Oh yeah. They have to be wrapped in burlap each winter to protect them from deer and rabbit grazing as well as snow fall which could damage the branches. Minor inconvenience, right? While everyone else is putting up their holiday lights, you get to drag the ladder over to your needy screen plants and delicately wrap them up in blankets. And it doesn't stop there. Then you get to tie strings around the entire tree, creating unfortunate bulges that evoke the worst of the low-rise-jean-muffin-top phenomenon. How humiliating!

I think we're going to skip over these and keep looking for the perfect screen plant - preferably one that doesn't require a special cloak in the winter months. Because it seems to me that all your efforts to create a screen would only backfire as people literally gawk from their cars getting a load of your yard's unsightly growths. Instead of gaining precious privacy, you've just converted your property into Dr. Seuss habitat.

Sunday, March 4, 2012

Stop, Drop, and Roll

I used to live in Santa Cruz, California while I was a grad student. My dissertation research focused on a parasitic plant called dodder - a name alarmingly similar to "daughter". It grew in salt marshes along the coast which is where I spent most of my time, smeared with mud, running experiments and documenting patterns of its growth.

Much of the land surrounding those marshes were beautiful rolling meadows of tall grass with high quantities of ticks and low quantities of mountain lions. That's what I'd always tell myself when I was out there alone - the quantities of mountain lions are exceptionally low here! Would you stop turning around every 3 minutes to check if one's behind you? But I just couldn't shake the nagging thoughts that I might see one out there - and be armed with nothing more menacing than a sharpie and some ziplocks.

My mind wouldn't stop, and soon I would move beyond the sighting to the inevitable attack I would endure once I had been discovered by the man-eating cat. How would I respond? What would I do to defend myself besides waving around a few permanent markers? This was where the real fear set in, as I started imagining the sounds of twigs snapping under foot and tall grasses being pushed aside by the stealthy predator. My mind would be swamped with every single safety order I could remember - Make lots of noise! RUN!! Stand your ground. Make yourself appear bigger than you are! MAINTAIN EYE CONTACT. Under no circumstances should you make eye contact. Play dead! Run and tell the nearest adult. STOP, DROP, AND ROLL!! I mean, who in their right mind could actually remember any of these instructions at the time when they are intended to be helpful?

When I was trying to decide on a name for this blog, I thought "Stop, Drop, and Roll" would be a good one because this story of the imaginary mountain lion is a lot like being a parent.
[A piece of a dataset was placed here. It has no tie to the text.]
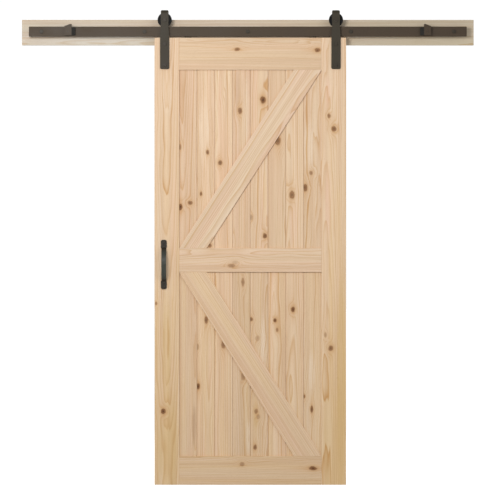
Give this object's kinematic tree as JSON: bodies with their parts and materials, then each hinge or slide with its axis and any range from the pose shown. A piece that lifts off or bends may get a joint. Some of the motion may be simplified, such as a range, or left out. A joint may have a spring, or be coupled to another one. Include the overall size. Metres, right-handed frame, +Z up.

There are tons of "recommendations" for parenting that are constantly being changed on us at such an alarming rate that it becomes hard to remember what the current recommendation is anymore. Don't eat peanut butter while you're pregnant! Eat lots of it and start your baby on it within the first year! Don't allow your child to see a jar of peanut butter until age 4! Introduce solids at 4 months! Wait until 6 months! Sleep with your baby! Under no circumstances should you sleep with your baby! The list is endless. And many of these "recommendations" are issued with the same intensity as those intended to save you from a mountain lion attack. I guess the only difference is that while you can rely on your instincts for child rearing, the same will hardly make a difference with a mountain lion.

Saturday, March 3, 2012

Diaper bags

My mom just gave me me a new bag/purse which I am so excited about that I had to write about it right away. She did not intend it to be used as a diaper bag but that's exactly what I see in all bags. Either it's a diaper bag or it's not. I immediately decided that this was a diaper bag.

Before I elaborate on this fascinating turn of events, let me start with some background. As most moms would agree, your diaper bag and purse tend to merge into one fairly sizable piece of baggage that you must lug with you everywhere. In certain cases, it may actually require a set of wheels on the bottom for easy maneuvering. Thankfully, I haven't gotten there yet. My bag of late has been this super cool green number that my husband gave me as a birthday present years ago when I would have barely recognized a diaper if it tapped me on the shoulder. That's probably why I brought it out and started using it tote around all my stuff, even though it has no segmentation and immediately turned into a vast stew of used tissues, receipts, cracker crumbs, and other essential belongings. Oh how I will miss digging through this wasteland of debris in search for my keys!

So my mom arrives today and gives me this:

And would you believe that in its four neat compartments, it can hold everything that is actually required of a diaper bag and purse? It do! I feel like I just lost like 30 pounds.

Now we'll see how long it lasts before I start pushing around a shopping cart to catch the overflow.